----- Exercise data
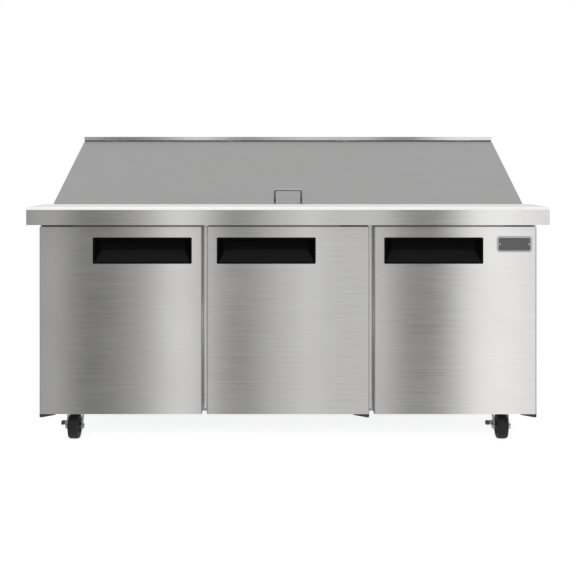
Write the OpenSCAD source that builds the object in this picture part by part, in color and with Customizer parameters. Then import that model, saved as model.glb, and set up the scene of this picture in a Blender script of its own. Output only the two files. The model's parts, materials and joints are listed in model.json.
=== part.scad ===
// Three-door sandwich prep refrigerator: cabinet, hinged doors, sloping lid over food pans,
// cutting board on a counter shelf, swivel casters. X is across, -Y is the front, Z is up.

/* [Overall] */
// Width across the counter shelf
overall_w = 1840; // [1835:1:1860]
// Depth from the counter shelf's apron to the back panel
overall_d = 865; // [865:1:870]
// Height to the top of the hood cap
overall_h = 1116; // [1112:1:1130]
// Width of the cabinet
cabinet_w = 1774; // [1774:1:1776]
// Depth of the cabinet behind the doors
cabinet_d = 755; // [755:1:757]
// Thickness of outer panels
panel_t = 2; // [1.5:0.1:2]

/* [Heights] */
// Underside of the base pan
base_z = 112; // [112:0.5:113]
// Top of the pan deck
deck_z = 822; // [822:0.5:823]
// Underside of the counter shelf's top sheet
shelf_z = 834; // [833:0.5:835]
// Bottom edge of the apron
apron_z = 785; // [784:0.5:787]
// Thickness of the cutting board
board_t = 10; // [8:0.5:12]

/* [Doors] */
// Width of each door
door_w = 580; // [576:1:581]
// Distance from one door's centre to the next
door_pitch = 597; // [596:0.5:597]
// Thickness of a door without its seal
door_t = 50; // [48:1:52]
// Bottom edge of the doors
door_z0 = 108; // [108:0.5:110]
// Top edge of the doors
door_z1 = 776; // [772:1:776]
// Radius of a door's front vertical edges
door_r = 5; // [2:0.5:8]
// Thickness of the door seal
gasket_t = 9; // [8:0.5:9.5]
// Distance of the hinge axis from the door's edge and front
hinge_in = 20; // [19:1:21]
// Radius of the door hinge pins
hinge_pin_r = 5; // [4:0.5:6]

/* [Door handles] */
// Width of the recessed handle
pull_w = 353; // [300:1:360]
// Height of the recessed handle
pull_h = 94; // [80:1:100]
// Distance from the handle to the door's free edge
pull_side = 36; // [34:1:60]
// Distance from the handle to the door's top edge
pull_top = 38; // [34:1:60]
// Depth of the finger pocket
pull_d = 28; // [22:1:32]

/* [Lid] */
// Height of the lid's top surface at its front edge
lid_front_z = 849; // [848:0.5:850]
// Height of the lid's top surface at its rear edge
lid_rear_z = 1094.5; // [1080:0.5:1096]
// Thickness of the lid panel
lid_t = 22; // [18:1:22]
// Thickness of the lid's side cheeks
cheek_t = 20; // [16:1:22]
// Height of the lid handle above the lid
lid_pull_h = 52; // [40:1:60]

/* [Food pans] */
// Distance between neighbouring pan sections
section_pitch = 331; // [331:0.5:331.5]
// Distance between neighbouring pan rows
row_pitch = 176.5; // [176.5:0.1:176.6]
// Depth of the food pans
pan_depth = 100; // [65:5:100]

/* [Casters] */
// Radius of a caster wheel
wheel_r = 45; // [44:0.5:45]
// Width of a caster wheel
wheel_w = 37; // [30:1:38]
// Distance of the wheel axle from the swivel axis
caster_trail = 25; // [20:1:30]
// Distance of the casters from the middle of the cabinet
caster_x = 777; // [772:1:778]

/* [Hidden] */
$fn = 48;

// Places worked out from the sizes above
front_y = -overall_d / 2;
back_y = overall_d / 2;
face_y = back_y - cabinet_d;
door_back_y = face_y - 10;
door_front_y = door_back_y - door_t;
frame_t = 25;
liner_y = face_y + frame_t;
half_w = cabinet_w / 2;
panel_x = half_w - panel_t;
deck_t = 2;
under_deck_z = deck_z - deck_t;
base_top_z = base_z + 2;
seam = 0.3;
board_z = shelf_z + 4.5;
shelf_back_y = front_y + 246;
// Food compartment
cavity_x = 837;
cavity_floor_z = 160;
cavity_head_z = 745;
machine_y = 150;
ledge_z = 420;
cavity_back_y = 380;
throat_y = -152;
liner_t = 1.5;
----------
----- Exercise data
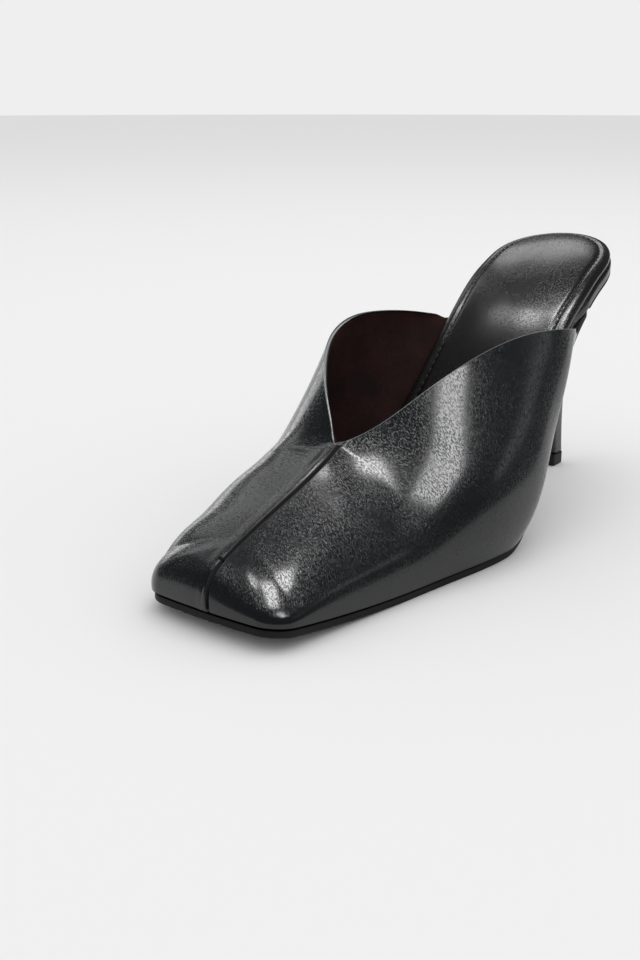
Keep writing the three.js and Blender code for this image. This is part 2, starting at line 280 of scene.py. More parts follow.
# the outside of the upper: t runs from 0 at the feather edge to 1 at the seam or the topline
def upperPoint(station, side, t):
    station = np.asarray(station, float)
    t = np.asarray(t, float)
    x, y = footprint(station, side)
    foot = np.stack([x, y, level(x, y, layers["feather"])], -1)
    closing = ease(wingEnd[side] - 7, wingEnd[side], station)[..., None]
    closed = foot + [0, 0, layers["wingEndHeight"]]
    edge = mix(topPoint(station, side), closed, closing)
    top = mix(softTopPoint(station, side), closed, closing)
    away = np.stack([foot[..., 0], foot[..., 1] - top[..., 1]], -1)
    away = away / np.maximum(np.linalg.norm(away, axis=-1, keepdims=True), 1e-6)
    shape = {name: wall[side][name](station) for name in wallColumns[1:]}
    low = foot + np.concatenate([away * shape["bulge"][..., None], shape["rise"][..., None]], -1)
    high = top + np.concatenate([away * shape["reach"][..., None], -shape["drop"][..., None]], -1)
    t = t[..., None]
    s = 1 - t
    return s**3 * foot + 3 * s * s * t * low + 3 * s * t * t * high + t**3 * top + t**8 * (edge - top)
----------
----- Exercise data
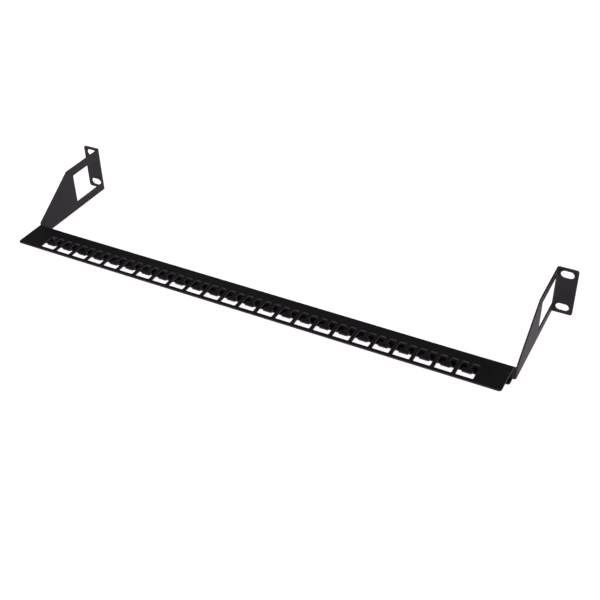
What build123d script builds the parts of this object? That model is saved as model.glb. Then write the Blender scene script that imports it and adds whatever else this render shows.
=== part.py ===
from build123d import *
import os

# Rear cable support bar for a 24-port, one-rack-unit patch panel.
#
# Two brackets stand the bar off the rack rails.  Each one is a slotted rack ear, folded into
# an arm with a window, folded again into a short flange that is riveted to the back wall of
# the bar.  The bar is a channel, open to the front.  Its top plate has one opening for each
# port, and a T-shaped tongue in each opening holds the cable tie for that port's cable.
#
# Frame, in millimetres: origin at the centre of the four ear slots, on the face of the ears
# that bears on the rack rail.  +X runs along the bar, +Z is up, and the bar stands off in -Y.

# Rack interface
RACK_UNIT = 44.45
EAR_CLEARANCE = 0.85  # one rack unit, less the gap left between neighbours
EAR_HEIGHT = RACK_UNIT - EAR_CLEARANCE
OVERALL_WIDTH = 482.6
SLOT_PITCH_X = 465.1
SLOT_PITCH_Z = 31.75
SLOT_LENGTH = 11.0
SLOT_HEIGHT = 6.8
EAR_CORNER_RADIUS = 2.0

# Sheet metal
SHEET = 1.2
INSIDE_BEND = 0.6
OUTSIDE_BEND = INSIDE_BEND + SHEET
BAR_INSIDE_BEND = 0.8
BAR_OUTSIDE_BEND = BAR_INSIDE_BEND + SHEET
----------
Instructions to follow >> In the material above, find each line that contains the word "saved", and select it.

Result for this task >>
Write the OpenSCAD source that builds the object in this picture part by part, in color and with Customizer parameters. Then import that model, saved as model.glb, and set up the scene of this picture in a Blender script of its own. Output only the two files. The model's parts, materials and joints are listed in model.json.
What build123d script builds the parts of this object? That model is saved as model.glb. Then write the Blender scene script that imports it and adds whatever else this render shows.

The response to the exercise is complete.